Ce sont ces questions de territoires qui sont donc en réalité au centre de ce grand départ inédit. Proclamé en 1948, l’état d’Israël fête ses 70 ans mais n’a jamais réussi à mettre un terme aux conflits existentiels qui parasitent son développement depuis toujours. L’anecdote autour des choix cartographiques n’a donc rien de dérisoire dès lors qu’aucun consensus international ne règne sur des frontières mouvantes en permanence. Et au-delà du chrono de Jérusalem, c’est le parcours des trois jours de course qui a été scruté. La partie de Jérusalem empruntée, puis la suite du week-end d’Haïfa à Eilat en passant par le littoral occidental et le désert du Néguev, tous ces lieux ont un point commun : « C’est l’Israël de 48, tranche Thomas Richard, enseignant-chercheur et docteur en science politique spécialiste du Proche et Moyen-Orient. Beer’Sheva, Eilat, sont à l’intérieur des lignes d’armistice définies en 1948. On n’empiète pas sur le territoire conquis après 1967. Sinon, on aurait entendu à raison des hurlements palestiniens où à l’inverse une coopération bilatérale. »

Face aux risques malgré tout inhérents à ce départ, Mauro Vegni, directeur de RCS, affirmait avoir maintenu un plan B dans le sud de la Botte italienne en cas d’impossibilité de tenir le départ dans les quartiers institutionnels de Jérusalem. Tout s’est finalement parfaitement déroulé. Parce que l’organisation ne s’est pas aventurée à jouer un autre rôle que celui d’organisateur. En évitant soigneusement les territoires palestiniens, RCS a voulu se dédouaner de toutes conséquences malvenues, mais n’a pas cherché, non plus, à aider par le sport au rapprochement entre les ennemis héréditaires. Passivité ou impuissance, selon les appréciations. « À priori, on ne se dirige pas vers une entreprise précise de paix, confirme Thomas Richard. Le but, c’est plutôt de montrer que pour les 70 ans d’Israël, le Giro lui rend visite. On a affaire à une entreprise de légitimation qui met une pierre dans le jardin des campagnes de boycott scientifiques, économiques, commerciales. »

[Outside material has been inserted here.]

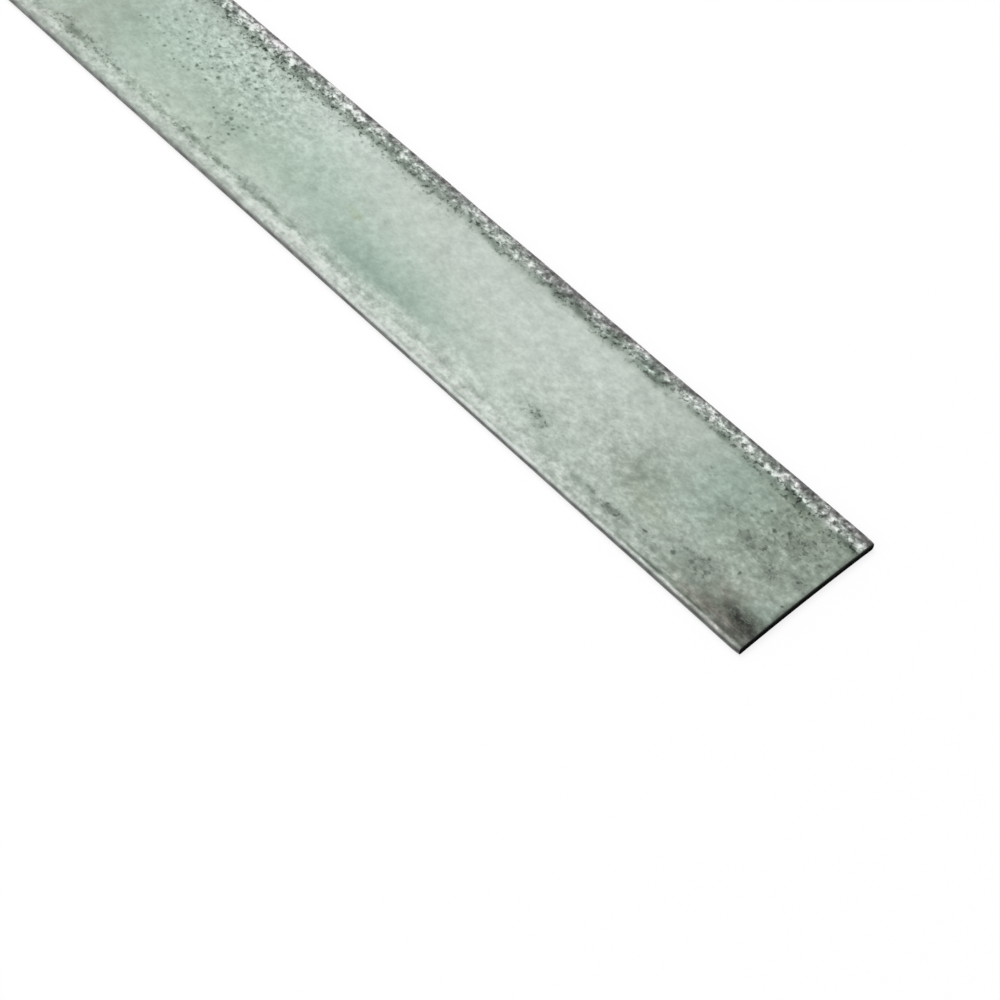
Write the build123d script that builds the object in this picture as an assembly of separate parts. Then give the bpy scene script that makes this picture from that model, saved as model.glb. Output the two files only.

D’autres perspectives plus réjouissantes ?

Malheureusement, en quittant le hub touristique d’Eilat, le Giro devrait avoir très peu de chances d’insuffler un nouvel espoir dans une région marquée par les manifestations quotidiennes dans la bande de Gaza pour exiger une justice sur les massacres chroniques. Triste ironie du sort, un cycliste gazaoui fut dernièrement amputé d’une jambe suite à des tirs de snipers. Tout le contraire des Jeux Olympiques d’Hiver de Pyeongchang, détonateurs d’une marche enthousiasmante pour de nouvelles relations inter-coréennes. Le seul débouché concret dont on pourra surveiller les résultats aura pour sujet la promotion du cyclisme dans le pays. L’Israël Cycling Academy, dirigée par l’ancien coureur professionnel Ran Margaliot et parrainée par des champions européens comme Peter Sagan, a présenté deux coureurs du cru sur l’estrade : Guy Niv et Guy Sagiv. Emmenée par des leaders expérimentés comme Ben Hermans ou Ruben Plaza, leur objectif sera sûrement une victoire d’étape, tandis que les deux nationaux essayeront d’apercevoir les sept collines romaines.

En parallèle d’une reconstitution mythifiée de Jérusalem à Rome, on bâtit actuellement les derniers hectomètres d’une gigantesque piste cyclable reliant l’état hébreu du Nord au Sud, soit plus de 1300 kilomètres aménagés. Enfin, quid d’une moyennisation de cette pratique sportive, qui n’est à l’heure actuelle que l’apanage des touristes et des classes populaires ? « Le vélo est un sport de pauvres, confie Thomas Richard. En Israël, on fait des tours à vélo dans le Néguev, de plus en plus de VTT, on peut se promener en faisant du cyclo-tourisme. Mais de grands problèmes d’infrastructures se posent, ce n’est pas dans les habitudes locales, beaucoup de régions sont montagneuses ou trop désertiques, ce n’est pas facile. Les sports vraiment suivis sont le football, le catch et le basket, mais guère le cyclisme, qui n’a pas de champions locaux. Et les habitudes de conduite au Proche-Orient sont dangereuses pour les cyclistes. » Plus ou moins quelconque sur le plan sportif, ce grand départ aura mis en lumière les convergences et l’intérêt pour des gouvernements d’avoir recours aux événements sportifs pour tisser des liens avec une communauté précise et modeler une image à sa guise. Sans grande surprise.